A triple threat (he could run, pass, and kick and also excelled on defense), Taliaferro won a scholarship to IU at a time when black athletes couldn’t live in campus dorms.  His freshman year IU went undefeated and was Big Ten Champ.  The three-time All-American (Taliaferro lost a year of eligibility due to military service) was the first African American drafted by an NFL franchise and first to play quarterback in an NFL game.  After the three-time Pro Bowler retired, he had a successful career as a prison official and IU administrator. 

After my remarks student Sean Boyle mentioned a ten-minute feature on Taliaferro last Saturday during halftime of the Michigan-Michigan State game.  Nicole showed the class a Steel Shavings page containing Taliaferro’s photo. Below was one of Carson Cunningham coaching at Andrean.  Sean played freshman ball for Cunningham at Andrean.  At halftime, he told me, rather than give “rah rah” speeches, Cunningham, a Purdue PhD, would sometimes refer to Greek mythology or make allusions to sports history.
High school friend LeeLee Minehart Devenney made orange Jell-o shots for an “Orange Is the New Black” themed Halloween party.  One guest posted: “Woo Hoo!!! They were awesome.”  LeeLee wrote: “I’ll have to make red (cherry) and green (lime) ones for the Christmas gig.  We all may need designated drivers.”
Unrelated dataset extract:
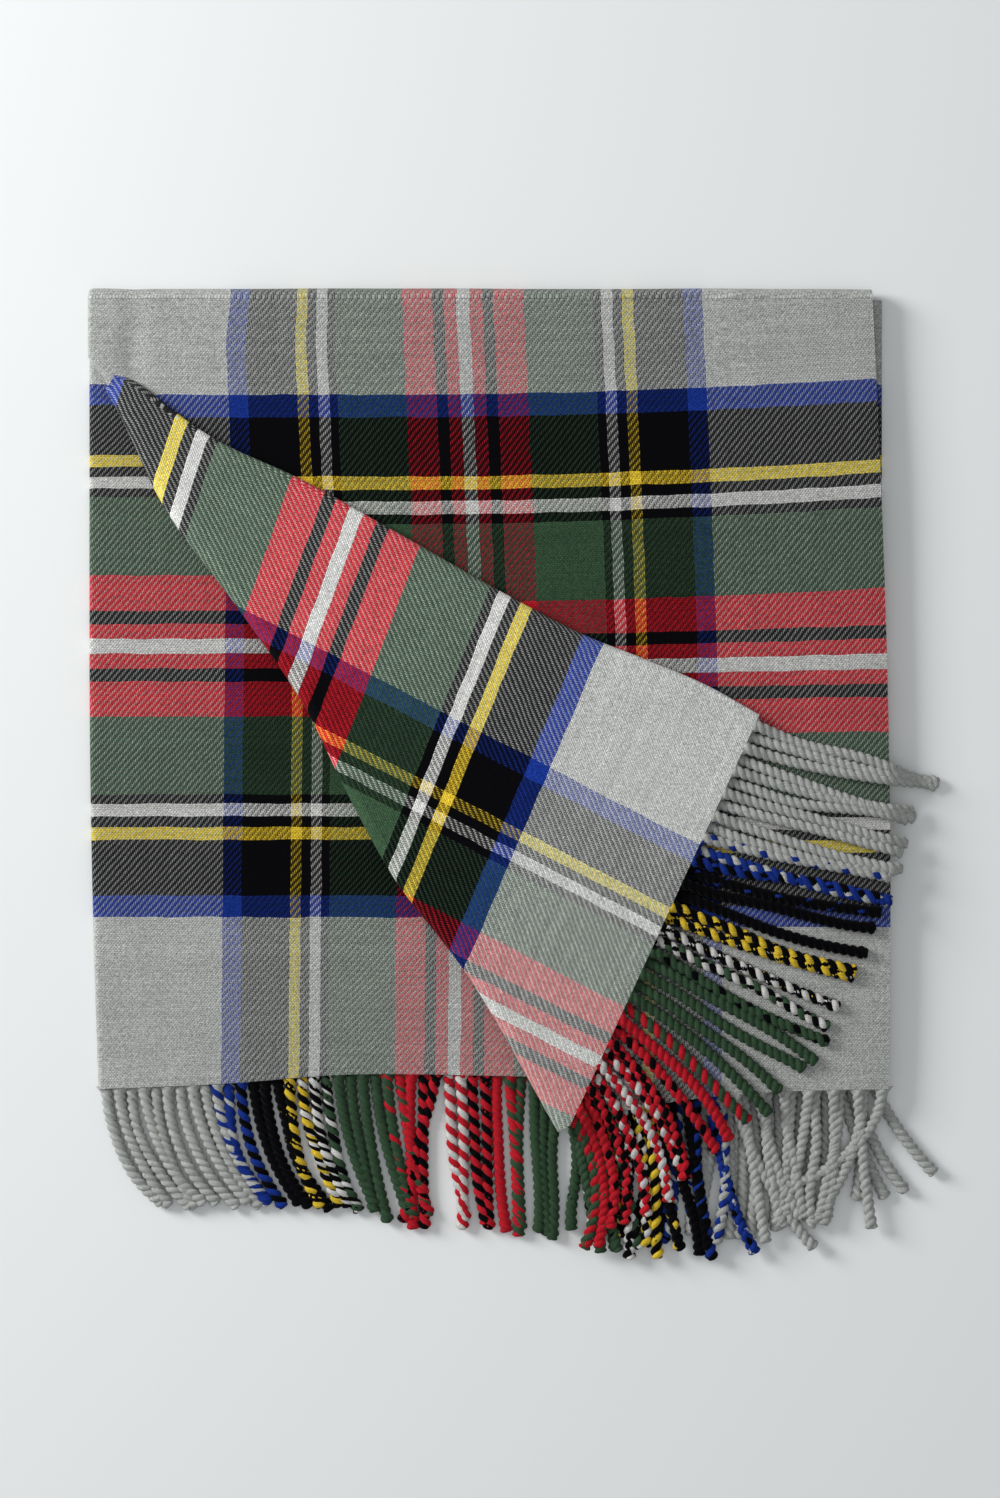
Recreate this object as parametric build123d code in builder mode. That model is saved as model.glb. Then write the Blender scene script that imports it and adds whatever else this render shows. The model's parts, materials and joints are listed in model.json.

Despite accumulating well over a hundred points in Fantasy Football, I didn’t pull away from Anthony’s team, The Powerhouse, until the final minutes of Monday night football, when Dallas tight end Jason Witten caught a TD pass.  Had it been Pierre Garcon who scored, I’d have been in trouble.  Beforehand, I told fellow Skins fan Ray Smock that I was conflicted because three Cowboys were on my fantasy team.  Unbelievably, third string QB Colt McCoy (as Ray noted, aptly named) led the Skins to victory.  Ray emailed: “Long may you have both reality and fantasy firmly in your grasp.”